Когда-то секретарь Краснопресненского райкома Москвы Лиховенков сказал: «Вот тут поэты жаловались, что нельзя писать о любви. Можно писать о любви, нужно писать о любви, но только о любви к товарищу Сталину».
Грибоедов устарел.
Когда человечество начинало учиться языку, первыми, кто стал говорить бегло, были гении. Потом к ним подтянулись таланты. Затем весь народ. Сейчас то же в поэзии. Писал Пушкин, потом Фет, пишет даже Грибачёв. Что же будет дальше?
Шкловский говорил: «У Сельвинского непотопляемость дредноута». Не потянул Сельвинского ко дну и утерянный им дневник с крамольными записями. Попал не туда, куда следует.

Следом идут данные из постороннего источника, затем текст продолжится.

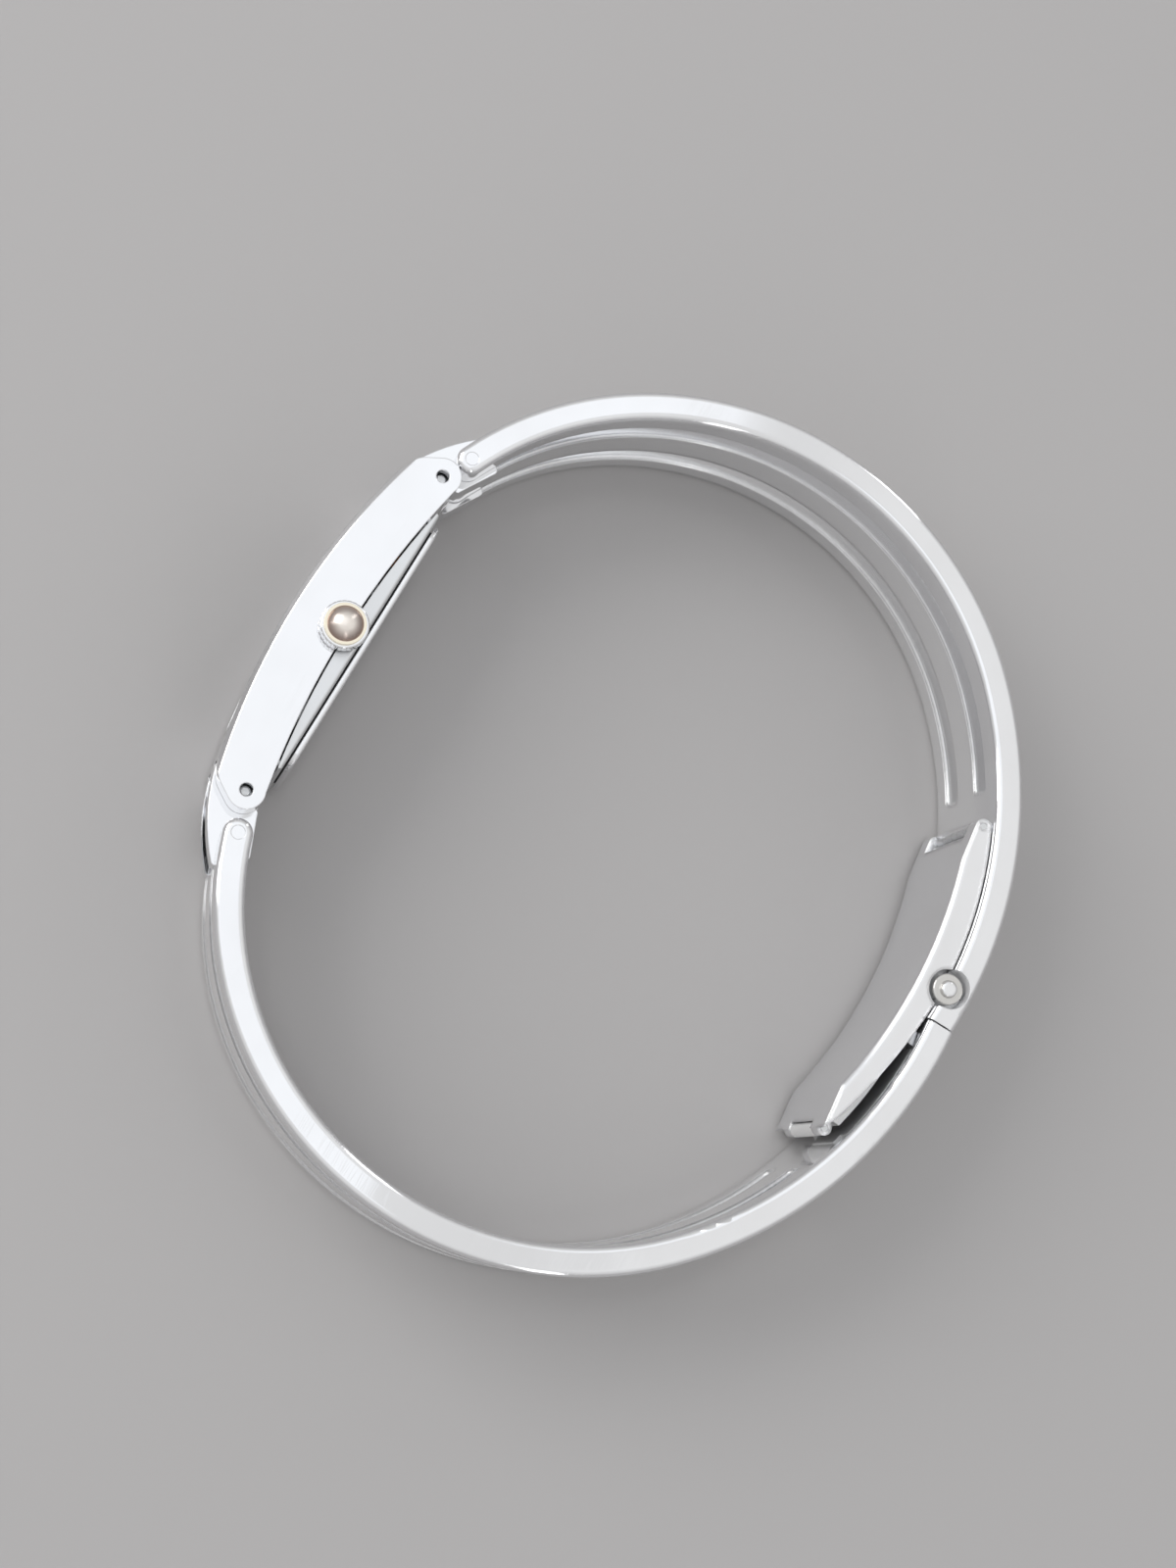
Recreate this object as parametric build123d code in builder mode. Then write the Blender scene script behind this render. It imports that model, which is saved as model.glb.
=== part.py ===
from build123d import *
import os
from math import asin, atan2, cos, degrees, hypot, pi, radians, sin, sqrt

os.makedirs("parts", exist_ok=True)

# The bangle lies on its side. X runs from the watch case to the clasp, Y towards 12 o'clock,
# and Z is the bangle's own axis, with the crown on top. The part stands on the side faces at Z 0.

# Band: two rigid curved halves, each a plate that splits into three bars
band_width = 12.0
bar_thickness = 2.0
side_bar_width = 2.15
slot_width = 2.15
bend_radius = 25.2
clasp_radius = 30.5
handover_angle = 44.0
end_bend_radius_12 = 24.1
end_bend_radius_6 = 23.3
end_bend_angle_12 = 120.0
end_bend_angle_6 = 115.0
bend_centre_x = 22.95
bend_centre_12 = 5.1
bend_centre_6 = 6.5
joint_line_y = -1.4
joint_line_gap = 0.1
slot_end_angle_12 = 29.2
slot_end_angle_6 = 24.3
slot_corner_radius = 0.35
fan_turns = 4
inner_edge_round = 0.45
outer_edge_round = 0.12

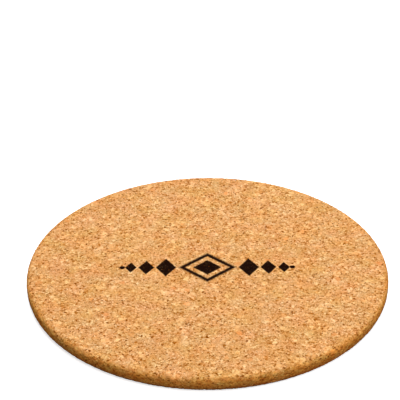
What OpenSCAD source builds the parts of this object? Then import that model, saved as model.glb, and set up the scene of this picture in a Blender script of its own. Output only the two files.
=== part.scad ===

Была подготовлена к изданию переписка Чехова и Ольги Книппер. Курировал издание Молотов. Два тома пропустил, а третий запретил: в нём было много очень откровенных, подчас интимных писем. Некоторые из них Молотов лично уничтожил.
Сидит Светлов в ЦДЛ и говорит: «Подумать только, умер Эмма Казакевич. Был плохим еврейским поэтом — стал хорошим русским писателем. Может, и Кочетов когда-нибудь станет хорошим еврейским поэтом?»
Сев за столик в ресторане ЦДЛ, Михаил Светлов пошутил.
— Принесите мне пиво — рак у меня уже есть.
Светлов говорил:
— После моей смерти прошу повесить на моём доме мемориальную доску: «Здесь жил и никогда не работал поэт Михаил Светлов».
Светлов говорил: «Старость — это время, когда половина мочи уходит на анализы».
Однажды Марина Цветаева зашла с Семёном Липкиным в «Националь». Олеша, сидевший с украинским поэтом Леонидом Первомайским, спросил Липкина, кто дама, лицо которой кажется знакомым? Липкин ответил. Тогда Олеша попросил разрешения пересесть к ним. Липкин спросил у Цветаевой. «Конечно, — ответила та. — Пусть Олеша посидит с нами. Мы часто вспоминали его на Западе, и даже называли Набокова вторым Олешей». Олеша с Первомайским пересели, и Олеша прихватил с собой свои полрюмочки коньяку. Видимо, от смущения он стал подшучивать над Первомайским, иногда довольно некорректно. «Вы помните, что нам пора идти?» — спросила Цветаева Липкина, и они ушли, хотя, по его словам, собирались провести в «Национале» весь вечер.